Rich also says (in that admirably blunt, Skrenta way): “The dog’s breakfast of new media startups includes Gather, Backfence, Newstrust, Daylife, TailRank, Associated Content, Pegasus News, Tinfinger, Findory, Inform, Newsvine, Memeorandum, NowPublic. ….And yes, I would include Topix here as well. ….But, we can face it, even we haven’t yet burned down the world, or upended the news industry.”
Susan says: I don’t personally believe that participatory journalism is, by definition, non-commercial–I just think the business rules will continue to shift, in ways we can’t yet see (where are those great micropayments systems everyone wanted for bloggers a few years ago–are publishing networks the 2007 equivalent?)

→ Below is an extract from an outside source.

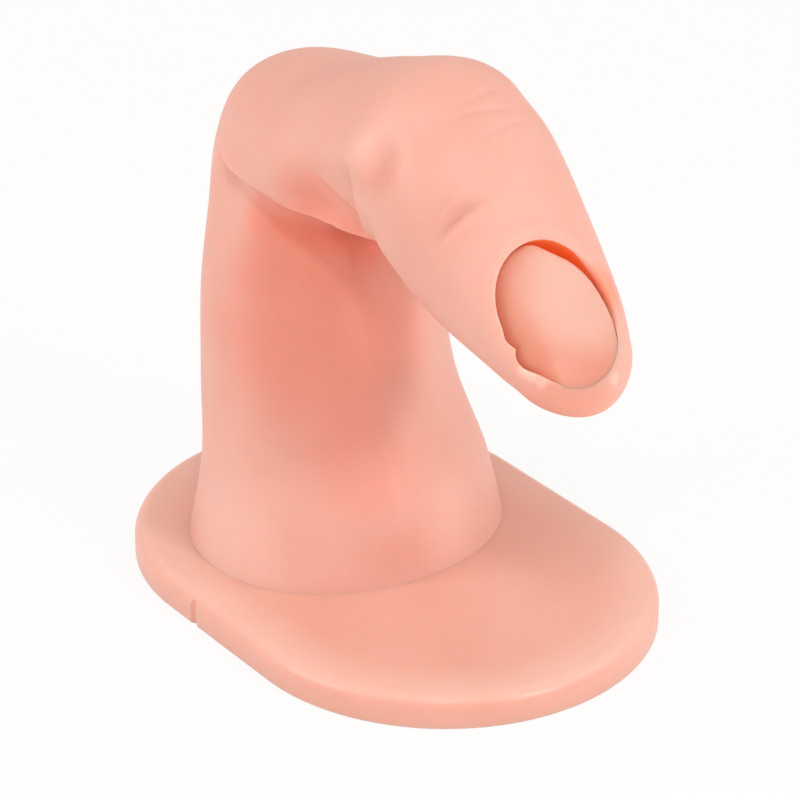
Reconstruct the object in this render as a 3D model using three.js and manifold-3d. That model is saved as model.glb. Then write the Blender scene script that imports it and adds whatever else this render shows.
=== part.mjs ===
// Nail practice finger: a soft moulded finger, bent at its middle joint, standing on a flat rounded foot.
// Millimetres, +Z up. The finger points along -Y and its sides face along X. The origin is the centre
// of the foot's underside.

import * as THREE from 'three';
import { mergeVertices } from 'three/addons/utils/BufferGeometryUtils.js';
import Module from 'manifold-3d';

const wasm = await Module();
wasm.setup();

// Base plate: a stadium, two round ends joined by straight sides
const plateEndRadius = 28;
const plateEndSpacing = 22.4;
const plateThickness = 4.4;
const plateTopRounding = 1.9;
const plateBottomRounding = 0.3;
const gateMarkRadius = 0.8;
const gateMarkDepth = 0.5;
const gateMarkPlace = 5.5;

// Finger: every slice runs from the back of the finger to its palm side. Both ends are [y, z] on the
// finger's middle plane, and halfWidth is measured along X.
const footSlice = { back: [29.2, plateThickness], palm: [-8.4, plateThickness], halfWidth: 21.5 };
const ankleSlice = { back: [29.2, 14.5], palm: [-8, 14], halfWidth: 18.8 };
const lowColumnSlice = { back: [31, 25.5], palm: [-2.9, 24.7], halfWidth: 16.6 };
const highColumnSlice = { back: [30.4, 38.4], palm: [1, 37.6], halfWidth: 15.8 };
const underBendSlice = { back: [29.3, 49.6], palm: [4.6, 46.1], halfWidth: 14.1 };
const creaseSlice = { back: [28, 60.1], palm: [7.4, 49], halfWidth: 12.9 };
const knuckleSlice = { back: [23.5, 67.3], palm: [6.9, 50.1], halfWidth: 12.5 };
const middleBoneSlice = { back: [10.9, 70.1], palm: [3.9, 51], halfWidth: 13.6 };
const saddleSlice = { back: [0.4, 73.8], palm: [-2.7, 50.9], halfWidth: 12.8 };
const endJointSlice = { back: [-10.7, 76.8], palm: [-8.7, 52.4], halfWidth: 12.4 };
const endBoneSlice = { back: [-19, 72.9], palm: [-11.8, 50.3], halfWidth: 12.8 };
const beforeNailSlice = { back: [-26.8, 65.7], palm: [-19.6, 46.3], halfWidth: 11.8 };
const nailSlice = { back: [-34.2, 56.6], palm: [-30.9, 43.9], halfWidth: 10 };
const fingertipSlice = { back: [-38.2, 50.7], palm: [-36, 42.6], halfWidth: 8.3 };
const slices = [
  footSlice, ankleSlice, lowColumnSlice, highColumnSlice, underBendSlice, creaseSlice, knuckleSlice,
  middleBoneSlice, saddleSlice, endJointSlice, endBoneSlice, beforeNailSlice, nailSlice, fingertipSlice,
];
const tipPoint = [-41.1, 42.2];
const tipReach = 2.1;
const sliceSquareness = 2.12;

// Two long shallow flats down the front of the column, on either side of one ridge. Their ends are
// degrees from the middle of the palm side, negative towards -X.
const ridgeTurn = -12;
const columnFlats = [
  { endTurn: -82, depthShare: 0.08 },
  { endTurn: 70, depthShare: 0.045 },
];
const flatFullStation = 0.9;
const flatFadeStation = 4.2;
const flatEndStation = 5.4;

// Flexion crease on both flanks of the middle joint: the skin above it overhangs the column
const creaseHeight = 54.3;
const creaseRiseStart = 4;
const creaseRiseRate = 0.0135;
const creaseFrontEnd = -12;
const creaseFrontFull = -7;
const creaseBackFull = 17;
const creaseBackEnd = 22;
const creaseDepth = 2.8;
const creaseReach = 7;
const creaseLip = 0.9;
const creaseLipReach = 3.5;
const creaseSoftness = 0.4;
const creaseGrooveRadius = 0.9;
const creaseGroovePath = [
  [13.4, 19, 57.2], [12.4, 14.8, 55.8], [11.6, 11.4, 54.9], [10.9, 4.5, 54.2], [9.9, -2.7, 54.2],
  [9.9, -6.5, 54.8], [10.5, -11, 55.7],
];

// Fold at the end joint: its front stands proud of a shallow dent behind it
const foldPlace = -8.4;
const foldTurnHeight = 60;
const foldTurnRate = 0.07;
const foldDepth = 2;
const foldReach = 6;
const foldSoftness = 0.4;
const foldFullHeight = 61;
const foldEndHeight = 67;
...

But Rich’s comments always capture my attention–as does this bonus quote from Mark Glaser:
“Thanks to the audience taking control of their media experience and creating their own media in blogs, podcasts, video and social networks, the people who are losing control have decided to meet — and meet, and meet again — until they figure out how they can take back some control of this uncontrollable situation. ”

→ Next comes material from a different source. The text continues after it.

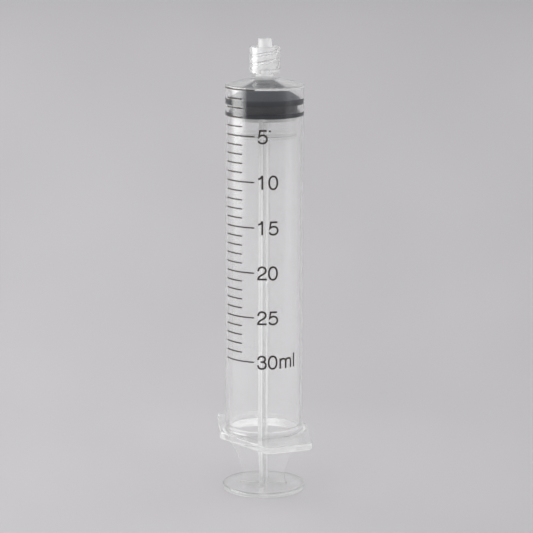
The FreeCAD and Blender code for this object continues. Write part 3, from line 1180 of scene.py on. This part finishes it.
@dataclass
class PrintedScale:
    """The scale pad printed on the barrel: a line for each millilitre and numbers by the long ones."""

    finish: PadPrintedInk
    barrel: BarrelMoulding
    node: str = "graduation_marks"
    divisions: int = 30
    long_every: int = 5
    zero_drop: float = 0.63
    line_width: float = 0.42
    line_start_deg: float = -68.5
    short_deg: float = 34.8
    long_deg: float = 54.1
    zero_lead_deg: float = 13.5
    film: float = 0.03
    lift: float = 0.004
    em: float = 6.0
    stroke: float = 0.55
    least_mitre: float = 0.4
    numeral_gap: float = 0.72
    numeral_middle_ems: float = 0.351
    unit: str = "ml"
    facet_mm: float = 0.35
    edge_step: float = 0.5
    ragged: float = 0.010
    ragged_seed: int = 30
    line_end_share: float = 0.72
    speck_deg: float = 7.6
    speck_z: float = 112.05
    speck_width: float = 0.55

    def ribbon(self, name: str, line: list[Point], width: float, ring: bool = False) -> bpy.types.Object:
        """A flat stroke of ink, with the print's plane as X and Y and the film's thickness as Z.

        Args:
            name: Name of the stroke.
            line: Middle line of the stroke in millimetres.
            width: Width of the stroke.
            ring: Whether the line closes on itself.

        Returns:
            The stroke as a closed solid, in millimetres.
        """
        points = np.array(line)
        if ring:
            before, after = np.roll(points, 1, axis=0), np.roll(points, -1, axis=0)
        else:
            before = np.vstack([2 * points[:1] - points[1:2], points[:-1]])
            after = np.vstack([points[1:], 2 * points[-1:] - points[-2:-1]])
        arriving = points - before
        leaving = after - points
        arriving /= np.linalg.norm(arriving, axis=1)[:, None]
        leaving /= np.linalg.norm(leaving, axis=1)[:, None]
        across = np.stack([-(arriving + leaving)[:, 1], (arriving + leaving)[:, 0]], axis=1)
        across /= np.linalg.norm(across, axis=1)[:, None]
        mitre = 1 / np.clip(across[:, 0] * -leaving[:, 1] + across[:, 1] * leaving[:, 0],
                            self.least_mitre, 1)
        side = across * (width / 2 * mitre)[:, None]
        rings = [self.section(left, right) for left, right in zip(points + side, points - side)]
        return skinned(name, rings, closed=ring)

    def section(self, left: Point, right: Point) -> np.ndarray:
        """The film's four corners between the two edges of a stroke."""
        return np.array([(*left, 0), (*right, 0), (*right, self.film), (*left, self.film)])

    def lay_on_barrel(self, piece: bpy.types.Object) -> bpy.types.Object:
        """Cut a flat print into narrow facets and bend it round the barrel.

        Args:
            piece: Print with the way round the barrel as X, from the front, and height as Y.

        Returns:
            The same piece, bent.
        """
        form = bmesh.new()
        form.from_mesh(piece.data)
        low = min(v.co.x for v in form.verts) / MM
        high = max(v.co.x for v in form.verts) / MM
        for cut in np.arange(low + self.facet_mm, high, self.facet_mm):
            geometry = form.verts[:] + form.edges[:] + form.faces[:]
            bmesh.ops.bisect_plane(form, geom=geometry, plane_co=(cut * MM, 0, 0), plane_no=(1, 0, 0))
        for vert in form.verts:
            radius = self.barrel.outer_r * MM + self.lift * MM + vert.co.z
            angle = vert.co.x / (self.barrel.outer_r * MM) - math.pi / 2
            vert.co = (radius * math.cos(angle), radius * math.sin(angle), vert.co.y)
        bmesh.ops.recalc_face_normals(form, faces=form.faces)
        form.to_mesh(piece.data)
        form.free()
        return piece

    def line_z(self, ml: int) -> float:
        """Height of a line of the scale."""
        per_ml = CUBIC_MM_PER_ML / (math.pi * self.barrel.bore_r**2)
        return self.barrel.shoulder_z - self.zero_drop - ml * per_ml

    def inked(self, piece: bpy.types.Object, node: str | None = None) -> bpy.types.Object:
        """Lay a flat print on the barrel as ink that rides on it, in place of a node if one is named."""
        piece = smoothed(self.lay_on_barrel(piece), flat_faces=False)
        return dressed(piece, self.finish, Body.BARREL, node)

    def lines(self) -> bpy.types.Object:
        """Print the lines of the scale as one piece, with slightly uneven edges, and return it."""
        rng = np.random.default_rng(self.ragged_seed)
        radius = self.barrel.outer_r
        half = self.line_width / 2
        lines = []
        for ml in range(self.divisions + 1):
            sweep = self.long_deg if ml % self.long_every == 0 else self.short_deg
            lead = self.zero_lead_deg if ml == 0 else 0
            start = math.radians(self.line_start_deg - lead) * radius
            length = math.radians(sweep + lead) * radius
            z = self.line_z(ml)
            rings = []
            for station in np.linspace(0, length, round(length / self.edge_step) + 1):
                from_end = min(1.0, min(station, length - station) / half)
                taper = self.line_end_share + (1 - self.line_end_share) * from_end
                up, down = half * taper + rng.uniform(-1, 1, 2) * self.ragged
                rings.append(self.section((start + station, z + up), (start + station, z - down)))
            lines.append(skinned("line", rings, closed=False))
        return self.inked(gathered("scale_lines", lines), self.node)

    def numeral(self, text: str, x: float, z: float) -> bpy.types.Object:
        """One number, welded into one flat solid.

        Args:
            text: Characters to print.
            x: Left end of the number, round the barrel from the front.
            z: Height of the number's middle.

        Returns:
            The number.
        """
        base = z - self.numeral_middle_ems * self.em
        pen = x
        strokes = []
        for character in text:
            glyph = GLYPHS[character]
            for stroke in glyph.strokes:
                line = [(pen + px * self.em, base + py * self.em) for px, py in stroke]
                strokes.append(self.ribbon("stroke", line, self.stroke, glyph.ring))
            pen += glyph.advance * self.em
        return united(strokes)

    def numerals(self) -> bpy.types.Object:
        """Print the numbers as one piece, with the speck of ink beside the first, and return it."""
        radius = self.barrel.outer_r
        x = math.radians(self.line_start_deg + self.long_deg) * radius + self.numeral_gap
        numbers = []
        for ml in range(self.long_every, self.divisions + 1, self.long_every):
            text = str(ml) + (self.unit if ml == self.divisions else "")
            numbers.append(self.numeral(text, x, self.line_z(ml)))
        speck_x = math.radians(self.speck_deg) * radius
        ends = [(speck_x + side * self.speck_width / 2, self.speck_z) for side in (-1, 1)]
        speck = self.ribbon("speck", ends, self.speck_width)
        return self.inked(gathered("scale_numerals", numbers + [speck]))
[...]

If I could have taken the time off from work, I would have gone to this conference–and formed my own opinion–but meanwhile, am still digesting what looks like a lot of blogosphere negative comments–and wondering how many layers and levels of Old Guard/New Guard came into play at this event.
Polite disclosure: I was a fellow of an earlier version of ifocus, and know lots of the people in this discussion…and am fascinated both by the criticisms of the conference and Rich’s higher-order observations (and wondering how they fit together.)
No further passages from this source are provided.